In December 1947, following the French decision to exclude the possibility of new talks with Ho Chi Minh’s government, Bao Dai met the High Commissioner Émile Bollaert in the Bay of Ha Long. A joint declaration was written up and a secret protocol was initialed. Bao Dai agreed to join the “Solution”, although the creation of the Associated State of Vietnam was never referred to as such. A future unified Vietnam would remain within the French Union as an associated state, the former emperor agreed, and the French would administer much of its military and foreign affairs. However, in exchange, the French had to recognize Vietnamese independence and unification, meaning the transfer of Cochinchina. Nationalist leaders, notably Ngo Dinh Diem, refused to accept the secret protocol and moved to the sidelines to wait things out. Bao Dai, under pressure to reach an agreement at a time when the international situation was hostile to the DRV, tried to renegotiate the terms but finally accepted the creation on 26 March 1948 of “a provisional central government” (un gouvernement central provisoire) under the leadership of General Nguyen Van Xuan. On 25 May 1948, the French agreed to allow this government to represent the former colonial regions of Tonkin, Annam and Cochinchina. On 5 June 1948, in the Bay of Ha Long, Bollaert initialed another protocol, in the presence of the emperor, setting the foundation of Franco-Vietnamese relations and agreeing that France would recognize Vietnamese independence. Bao Dai insisted however that the French go all the way and legally transfer Cochinchina to Vietnam and sign a new accord to that effect.
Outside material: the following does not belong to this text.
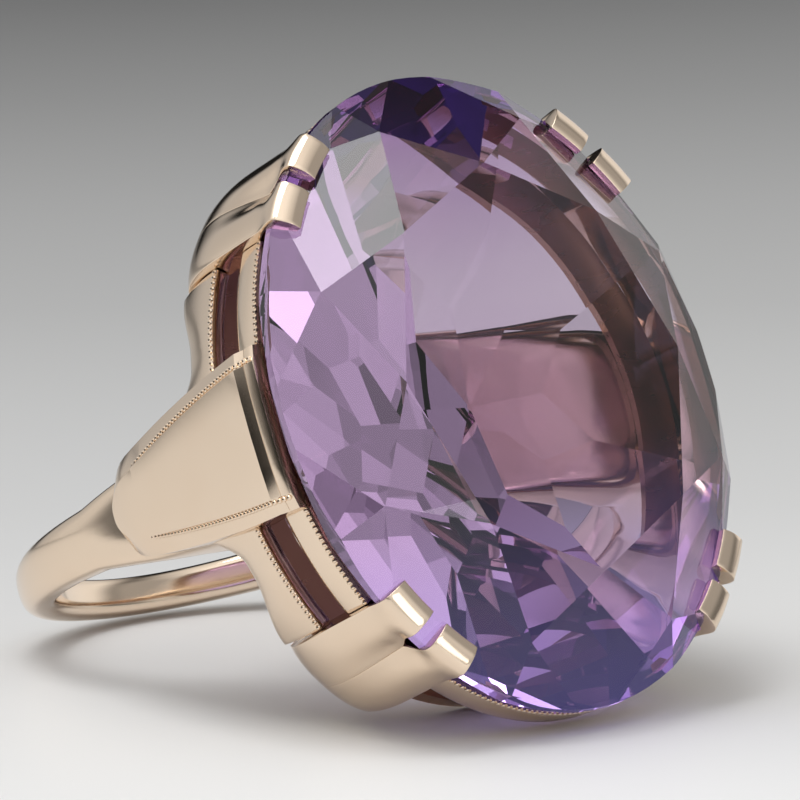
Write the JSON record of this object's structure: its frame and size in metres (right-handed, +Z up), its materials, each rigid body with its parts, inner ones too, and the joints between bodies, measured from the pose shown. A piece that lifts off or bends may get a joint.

Gone was the Provisional Government of the Republic of Cochinchina (also known briefly as the gouvernement provisoire du Sud-Vietnam). In short, the deteriorating situation in China, increased pressure from the United States, the inability of the French army to defeat the DRV, and the accession of Léon Pignon to the position of high commissioner for Indochina combined to force the French to reach the famous accord of 8 March 1949 between Vincent Auriol and Bao Dai. France formally recognized Vietnam’s independence, even though it was limited in the diplomatic, economic, and military domains. On 23 April 1949, the Cochinchinese Assembly voted to allow the former French colony of Cochinchina to be attached to the rest of Vietnam.

Bao Dai finally returned to Vietnam after more than four years abroad. However, the French refused to allow the imperial head of state to take up residence in the palace of the high commissioner in Saigon. Instead Bao Dai had to set up shop in Dalat. On 2 July 1949, Bao Dai formally oversaw the creation of the Associated State of Vietnam. He became head of state and allowed his prime minister to run a government that was no longer “provisional”. On 7 August 1949, the DRV’s representative in France, Tran Ngoc Danh, unilaterally closed the government’s delegation in Paris. (The French could not recognize, even indirectly, two Vietnams.) While the French bowed to British and American pressure to grant increased independence to the Vietnamese in order to take on the wider and more important communist threat triggered by the Chinese communist victory on 1 October 1949, the French, led by Léon Pignon, also recast the colonial Bao Dai Solution as an integral part of the American-led war against global communism. In February 1950, following the Chinese and Soviet diplomatic recognition of Ho Chi Minh’s government, the United Kingdom and the United States recognized the Associated State of Vietnam and thus endorsed the Bao Dai Solution dating back to Sarraut’s post-World War I strategy.